Commentators argue that far from being the fault of the banks, rising levels of WMPs are due in large part to outmoded regulations which, if left unaddressed, will cause the unregulated sector to continue to spiral larger. As such, regulators need to re-assess rules for commercial banks and bring WMPs back into the domain of transparency, according to Li-Gang Liu, chief economist for greater China at ANZ.

“Large off-balance activities will make China’s commercial banks become more speculative, thus destabilising the overall banking system [but] one natural question to ask is why China’s commercial banks do not include WMPs on their balance sheets,” he said.

The key reason for this is the country’s tightly regulated interest rates. Increasing deposit outflows have spurred banks to offer WMPs with higher deposit rates than the benchmark ceiling, in order to keep deposits within the system.

In essence, WMPs are a means through which the country’s lenders compete with non-banking financial institutions for a share of deposits. As such, banks cannot disclose these liabilities due to possible compliance risks.

Furthermore, Chinese commercial banks must comply with a 75% loan-to-deposit ratio as well as a reserve requirement ratio of 20%. As such, banks tend to want to reduce the size of deposits on their books in order to maximise returns. Finally, many of the country’s banks must comply with a loan quota, but any assets not recorded on their balance sheets are not subject to this quota.

Regulatory reform

“The constant strain on banks to satisfy their clients' demand for credit and arguably outdated regulatory funding and liquidity requirements have driven many banks to hide their credit exposure through wealth management products or other shadow banking channels,” said Qiang Liao, director of financial institutions ratings at Standard & Poor’s (S&P).

However, while the removal of interest rate regulations and lowering of over conservative liquidity ratios should remove a majority of the incentives for banks to offer WMPs to the market, it would not do away with all of them, he said.

“The banks also engage in these activities in order to hide higher credit risks from their balance sheets, so the local regulator needs to find some other measures to deal with this.”

Another factor spurring the surge of WMP issuance as well as informal lending, is the country’s underdeveloped financial markets. Due to a supply and demand mismatch, many of the financially weaker borrowers are crowded out from the regulated loan markets.

In addition, he argued that more liberal capital market regulations are essential. China’s caution on corporate bond defaults is yield incentivised, he said, but this approach is thwarting market development.

“They are working to solve the problem but the pace is too slow. Because of these issues in the next few quarters you will see increasing numbers of defaults in the grey markets that will continue to make headlines. If the banks have to take on the fallout from any default in this market, it could elevate credit losses at the banks and undermine confidence in some of the worst-hit smaller banks.”
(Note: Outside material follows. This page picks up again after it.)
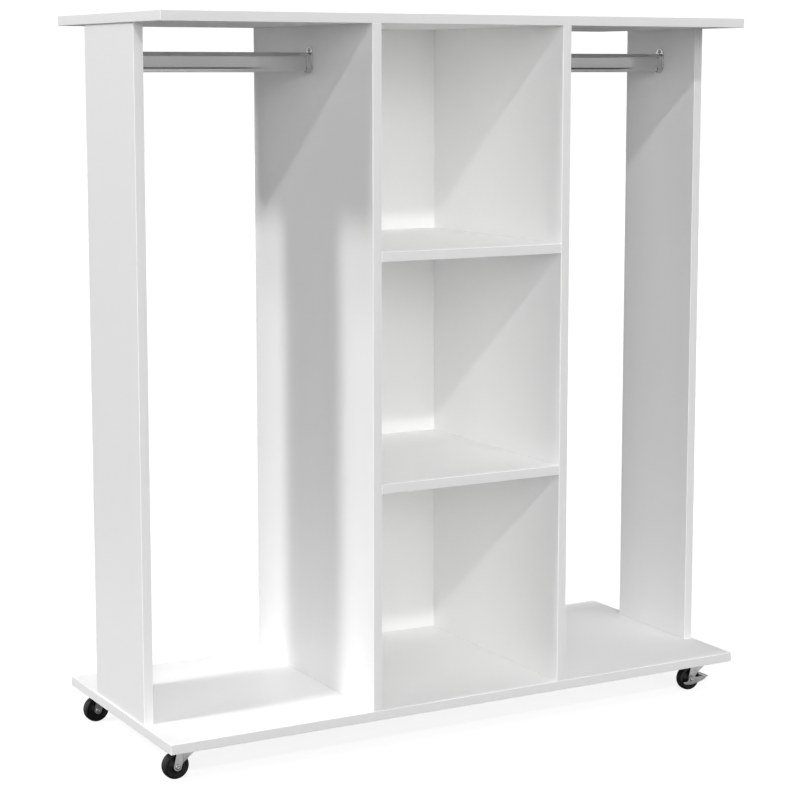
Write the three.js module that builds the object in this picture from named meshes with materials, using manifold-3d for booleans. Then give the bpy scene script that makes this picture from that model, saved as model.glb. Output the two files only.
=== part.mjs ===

“There are a lot of financial risks in this sector and down the road there will be default cases coming. This has caused some concerns among regulators, so in the first half of next year the government will probably tighten control on the overall shadow banking business,” said Zhiwei Zhang, China chief economist at Nomura.

The government is looking to test reform in selected areas of the system, but reform needs to take place across the board, in order to avoid distortions, according to Liu. The Wenzhou financial reform plans are a step in the right direction, but not a large enough step.

“While these local experiments are encouraging, it is difficult to rely on local experiments for overall financial sector reform. After all, local financial experiments also create distortions and funds will flow to areas that can offer the highest returns,” he said.

“Therefore, China will also need to focus on comprehensive and sweeping reforms in the near future in order to fundamentally contain the risks of shadow banking activities.”